Ren Zhengfei, the founder of Huawei Technologies, has urged the company's employees to "dare to lead the world" in software development as the company aims to expand beyond its hardware activities, which have been crippled by US sanctions.
Reuters reported on Monday, citing an obtained internal memo, that the company's strategy reveals the reaction to the enormous strain that sanctions have exerted on the company's core handset market.
Ren reportedly said in the memo that the company was concentrating on software because future growth in the sector is fundamentally "outside of US control and we will have greater independence and autonomy."
Since advanced hardware will be difficult for Huawei to manufacture in the near future, the company should concentrate on developing software ecosystems, such as its HarmonyOS operating system, Mindspore cloud AI system, and other IT products, according to the document.
Ren's memo also stated that the company's tech drive would be contingent on discovering the right business model and that it should take an open-source approach, encouraging employees to "absorb nutrients" through open source communities.
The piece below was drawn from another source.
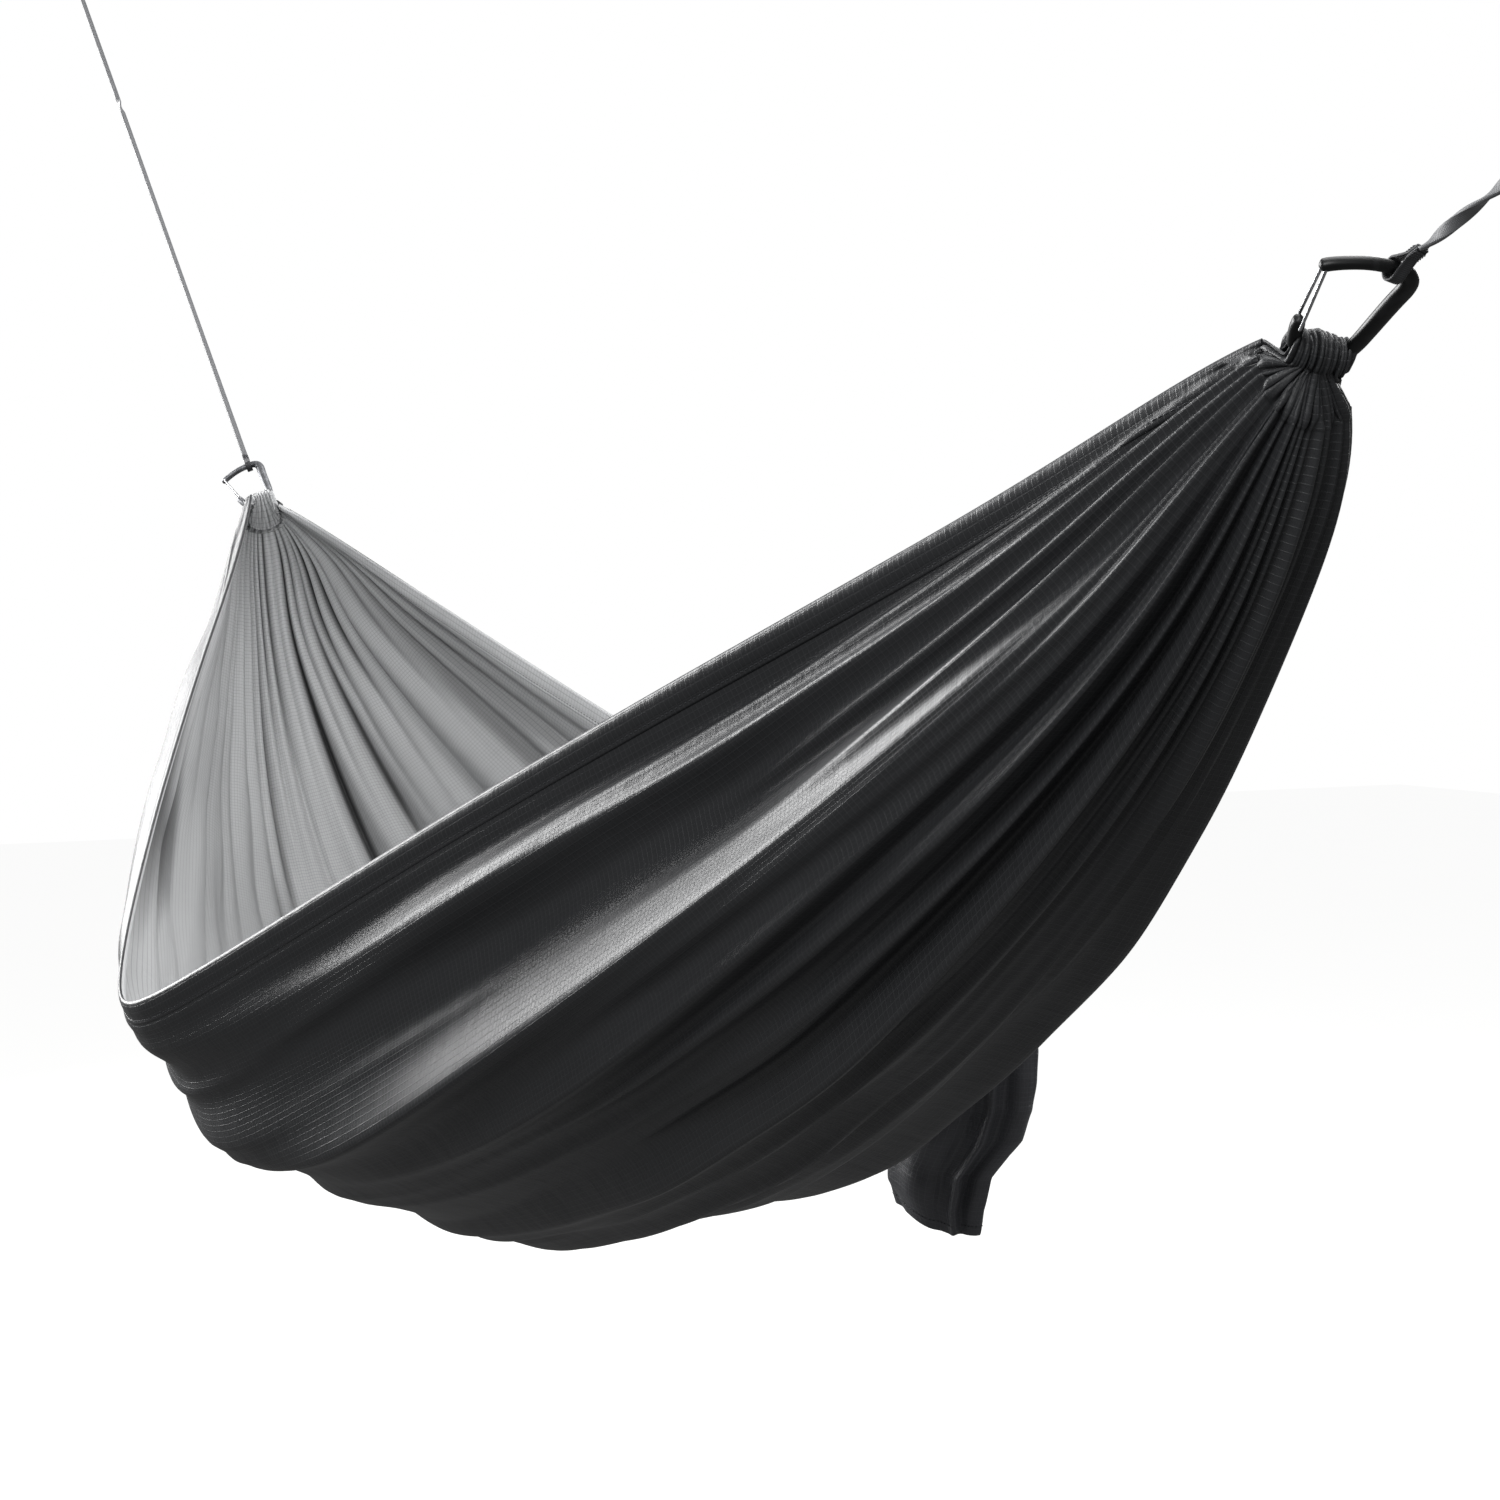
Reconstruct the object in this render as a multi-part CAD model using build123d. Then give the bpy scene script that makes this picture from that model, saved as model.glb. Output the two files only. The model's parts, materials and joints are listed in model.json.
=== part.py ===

He also stated that the company's Welink business communication platform used conventional software licensing, which he reportedly claimed was unsuitable for cloud computing and inferior to a competing product from rival tech giant Alibaba.
The previously mentioned US blacklist has also prevented Google from offering technical support for new Huawei phone models, as well as access to Google Mobile Services, a set of developer services that underpins most Android apps.
Given the difficulties of operating in the US, Ren's note recommended that the organization improve its role at home and expand its territories, with the aim of eventually excluding the US, according to the report.
"Once we dominate Europe, the Asia Pacific and Africa, if US standards don't match ours, and we can't enter the US, then the US can't enter our territory," the memo said.
According to Reuters, the note confirmed previous hints from the company's top management that it would shift its main focus away from handset hardware. Eric Xu, the company's rotating chairman, announced in April that the company will spend more than $1 billion on its intelligent driving systems this year.
Earlier the media reported that Huawei is extending its smart car collaboration with state-owned Chongqing Changan Automobile Co Ltd to include the design and development of auto-use semiconductors.
Apart from the sanctions, Huawei is known for its demanding work environment, and the note reportedly suggested that the tech teams employ psychologists to assist young hires who might find the organization emotionally difficult.
"Now some young people have high IQs, but their EQ might be low, and their mentality is not mature, and it's easy for them to get sick," Ren said.
Presenting its annual report for 2020, Huawei did not break down how much of its 891.4 billion yuan (around $138 billion) revenue came from its software.